Вот и листаю я умную статью, размышляя о времени и о себе, о хаосе и космосе внутри и снаружи. Эпоха разрушения ценностей, невнятицы, пошлости, агрессивного невежества, смена вех, смена парадигмы.

Но как истинный интеллигент Кнабе не позволяет ни себе, ни мне впадать в отчаяние. «Разнообразные произведения говорят о конце Санкт-Петербурга, последней цитадели русской античности, и тем самым — об исчерпании античного компонента русской культуры. Компонент этот исчерпан как бы дважды — в абсурде и частном характере существования. То и другое — вещи, не противоположные античному канону культуры и не отрицают его, а просто-напросто его упраздняющие. И вот тут-то неожиданно стало выясняться, что потребность в такой жизни и соответственно в такой эстетике и литературе, которые способны восполнить часть до целого… упразднена быть не может.

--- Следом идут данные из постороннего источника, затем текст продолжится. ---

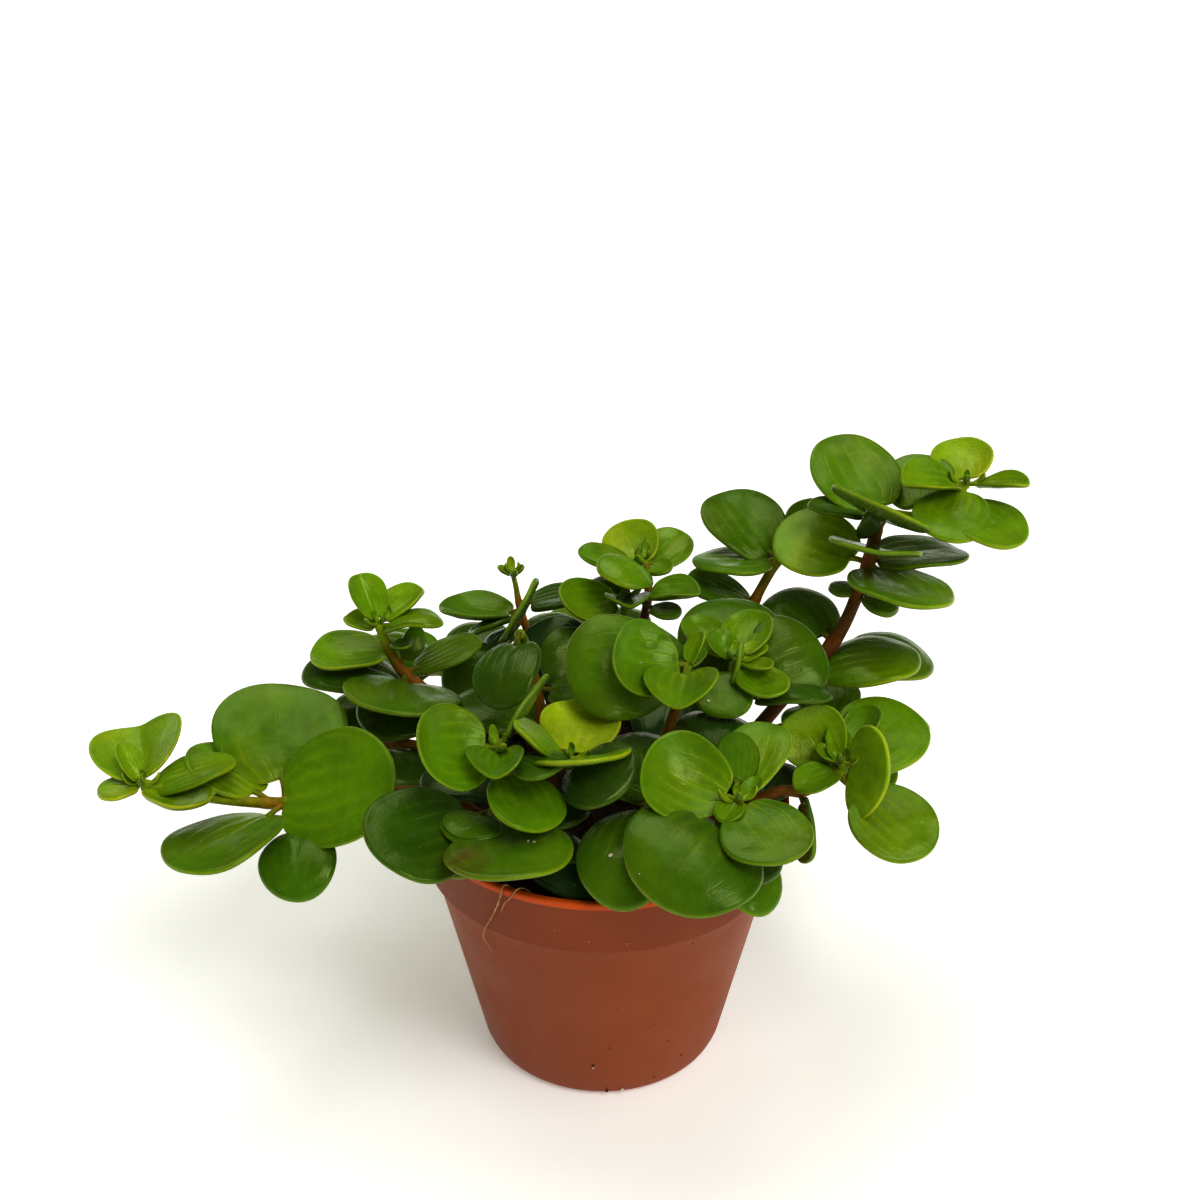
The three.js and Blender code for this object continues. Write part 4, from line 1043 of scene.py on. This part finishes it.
def pot_place(heading, height):
    """A place on the outside of the pot."""
    low, high = (WALL_FOOT_RADIUS, CORNER_SIZE), (WALL_TOP_RADIUS, COLLAR_BOTTOM)
    if height > COLLAR_BOTTOM:
        low, high = (COLLAR_BOTTOM_RADIUS, COLLAR_BOTTOM), (RIM_RADIUS - LIP_STEP, RIM_HEIGHT - LIP_HEIGHT)
    radius = mix(low, high, (height - low[1]) / (high[1] - low[1]))[0]
    angle = math.radians(heading)
    return radius * math.cos(angle), radius * math.sin(angle), height


def make_specks(pale, dark, random):
    """Pale grains on leaves and pot, and dark specks on the pot, one of them painted shade just above a pale
    chip.
    """
    form = lump_form()
    grains = Shape()
    for *spot, size in GRAINS:
        add_lump(grains, form, leaf_place(*spot, size * 0.4), (size, size * 0.7, size * 0.6), random)
    for heading, height, size in POT_CHIPS:
        add_lump(grains, form, pot_place(heading, height), (size, size * 0.8, size * 0.8), random)
    piece = grains.build("pale_grains", [pale])
    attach(piece, "root")
    marks = Shape()
    # The first dark speck is painted shade just above a pale chip; the rest are marks.
    for heading, height, size in POT_SPECKS_AND_SHADE:
        add_lump(marks, form, pot_place(heading, height), (size, size, size), random)
    piece = marks.build("dark_specks_and_shade", [dark])
    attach(piece, "root")


def make_roots(material):
    """Thin roots that taper and swell a little along their way."""
    shape = Shape()
    for thickness, path in HANGING_ROOTS:
        places = np.linspace(0, len(path) - 1, 6 * len(path))
        centres = [stem_point(path, place) for place in places]
        radii = thickness * np.linspace(1, 0.55, len(places)) * (1 + 0.12 * np.sin(places * 5))
        add_tube(shape, centres, radii, ROOT_SIDES, np.zeros((len(places), 3)))
    roots = shape.build("hanging_roots", [material])
    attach(roots, "root")


def make_floor():
    """A pale floor that is level all round the plant and rises softly far away, so no edge shows."""
    points = [(0, 0, 0)]
    for radius in FLOOR_RINGS:
        height = FLOOR_RISE * max(0, radius / FLOOR_LEVEL_REACH - 1) ** 2
        points += [(radius * math.cos(a), radius * math.sin(a), height) for a in circle(FLOOR_SIDES)]
    faces = fan_faces(0, 1, FLOOR_SIDES)
    faces += [face[::-1] for face in ring_faces(len(FLOOR_RINGS), FLOOR_SIDES, first=1)]
    floor = place_mesh("floor", points, faces, [floor_material()])


def make_light():
    """A faint warm sky and soft far lights; each shines from the direction where it stands."""
    world = bpy.data.worlds.new("studio")
    world.use_nodes = True
    background = world.node_tree.nodes["Background"]
    background.inputs["Color"].default_value = (*SKY_COLOUR, 1.0)
    background.inputs["Strength"].default_value = SKY_STRENGTH
    bpy.context.scene.world = world
    for name, source, spread, power in LIGHTS:
        data = bpy.data.lights.new(name, "SUN")
        data.angle = math.radians(spread)
        data.energy = power
        light = place_object(name, data)
        light.location = source
        light.rotation_euler = (-Vector(source)).to_track_quat("-Z", "Y").to_euler()


def make_camera():
    data = bpy.data.cameras.new("camera")
    data.sensor_width = SENSOR_MM
    data.lens = LENS_MM
    data.clip_start = 0.01
    camera = place_object("camera", data)
    camera.location = tuple(value * MM for value in CAMERA_PLACE)
    camera.rotation_euler = (math.radians(CAMERA_TILT), 0, 0)
    scene = bpy.context.scene
    scene.camera = camera
    scene.view_settings.view_transform = "Standard"
    scene.view_settings.gamma = CONTRAST_GAMMA


make_camera()
make_floor()
make_light()
make_leafy_stems([leaf_material(), stem_material()])
make_pot(pot_material())
soil_look = soil_material()
dice = np.random.default_rng(7)
make_soil(soil_look, dice)
make_crumbs(soil_look, dice)
make_specks(plain_material("pale_grain", GRAIN_TONES, 900.0, 0.8),
            plain_material("dark_speck_and_shade", SPECK_AND_SHADE_TONES, 900.0, 0.8), dice)
make_roots(plain_material("root_skin", ROOT_TONES, 500.0, 0.7))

Так возникает в „ленинградской античности“ 20-х годов еще один мотив — мотив неприметного, но уловимого, неизбежного возвращения в жизнь тех веяний той самой переосмысленной, растворенной в духовном опыте России и все лее верной своим идеалам античности, уход которой казался — и был — окончательным и безвозвратным».

Глупо зачеркивать историю, глупо, потому что бесполезно.

P. S. Несколько лет назад, будучи в Петербурге, спрашиваю у случайного прохожего:

— Как пройти на Конюшенную?

Он отвечает:

— Это теперь Конюшенная, а вообще-то она Софочки Перовской.